Où est l’offensive ?

Quand on en est encore au stade des revendications, à vouloir quémander je ne sais quoi... Alors qu’on a la possibilité de prendre nos vies en main...

Où est la joie ?

Quand on est obligé de trouver une cause à nos souffrances... Quand ces causes sont objectivées par d’autres, le chômage (alors qu’on n’a pas envie de bosser), la souffrance au travail (souffler par le pouvoir pour donner de quoi négocier), le réchauffement climatique...

Où est l’exaltation de l’individu ?

Quand on s’ennuie, quand on entend toujours les mêmes, les mêmes rengaines (l’économie gnagna)
Quand on est « obligé » de se retrouver sur une plate-forme de revendications, alors qu’évidemment nos priorités sont forcément différentes. Où sont les folles ? Les fous ? Les handicapé-e-s ? Les travailleurs ? Les travailleuses ? Les chômeurs ? Les chômeuses ? Les anti-radars ? Les jaunes ? Les putes ? Les arabes ? Les paysan-ne-s ? Les poètes ? Les alcooliques ? Les moches ? Les salopes ? Les barbus ? Toutes celles et ceux qui s’en prennent plein la gueule pour ce qu’ils sont ? Toutes celles et tous ceux qui en ont marre.

Mais les professionnel-le-s « militant-e-s » sont ici...

Et c’est bien le problème. Ils nous parlent de mouvements, de tracts, de revendications, de travail, de commissions,... Alors que ce qui est en jeu, c’est autre chose, c’est de faire quelque chose, de vivre autrement, de s’émanciper de ce monde, d’en construire des autres.
Les militant-e-s obligent à un type particulier de personnes, celles et ceux qui sont capables de les écouter, celles et ceux qui ont le temps, celles et ceux qui sont capables de faire comme eux. Derrière une très grande majorité intervenant-e-s, se cachent des militant-e-s de je ne sais quel parti (oui pas que ça...) ; des gens qui se voient comme des professionnels de la politique. J’aurais envie de leur dire : votre place n’est pas ici, votre place est nulle part, mais je ne suis pas encore passé à l’acte...

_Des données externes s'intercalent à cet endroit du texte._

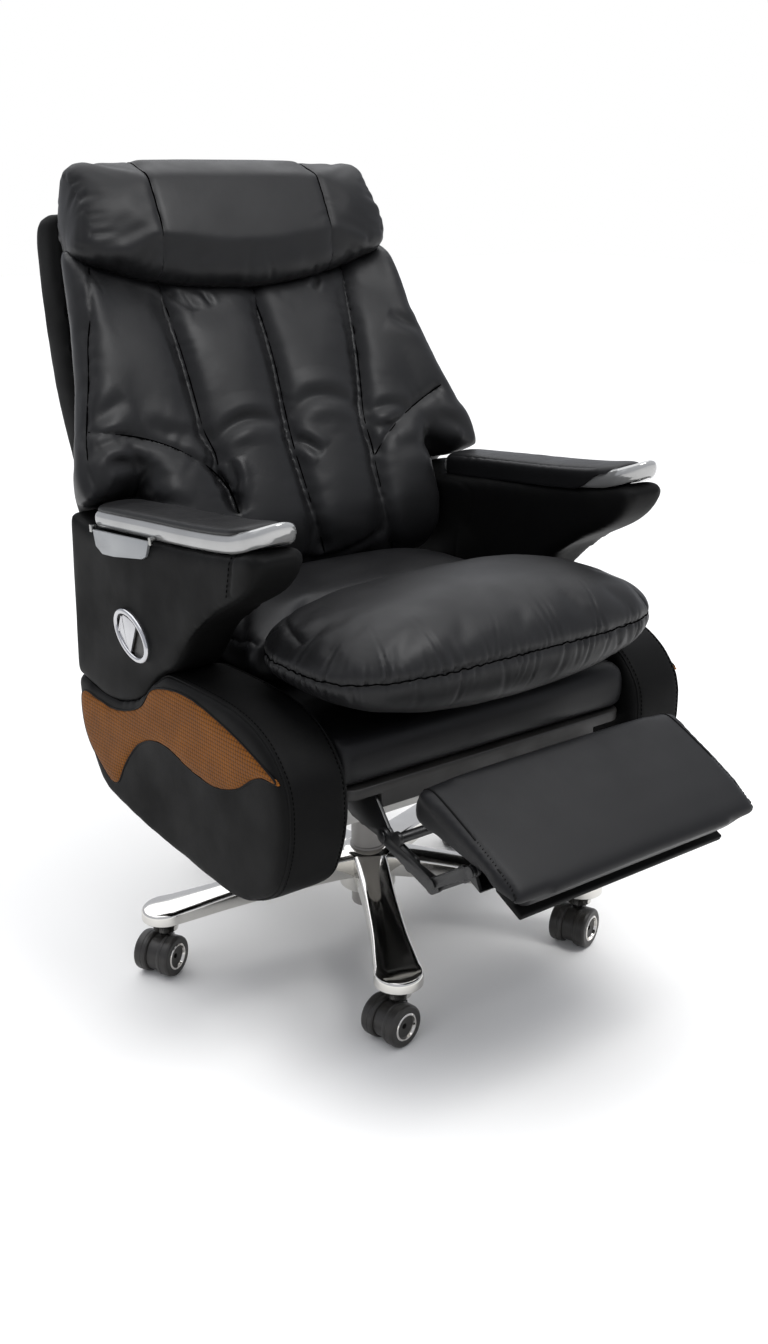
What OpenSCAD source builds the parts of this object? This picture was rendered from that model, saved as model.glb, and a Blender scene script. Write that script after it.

Peut-on être libertaire et militant-e ? Oui sûrement mais alors il faut revoir ces prétentions quand ça bouge... Être vigilant justement sur les méthodes, l’organisation, et virer ces professionnel-le-s, au risque d’être aussi professionnel de quelque chose... Oui je m’embrouille. J’espère que certain-e-s me suivent...

Et oui ce n’est pas un mouvement social. Alors pourquoi vouloir en faire à partir de ça ? Bien sûr ce n’est aucunement incompatible avec des luttes dans des usines, des écoles, des quartiers. Mais là on occupe une place, au centre d’une ville. C’est grand, ça peut s’élargir. Il y a des coins et des recoins, de l’amour, de la haine. Des attaques à planifier, des foots à jouer, des belotes à faire.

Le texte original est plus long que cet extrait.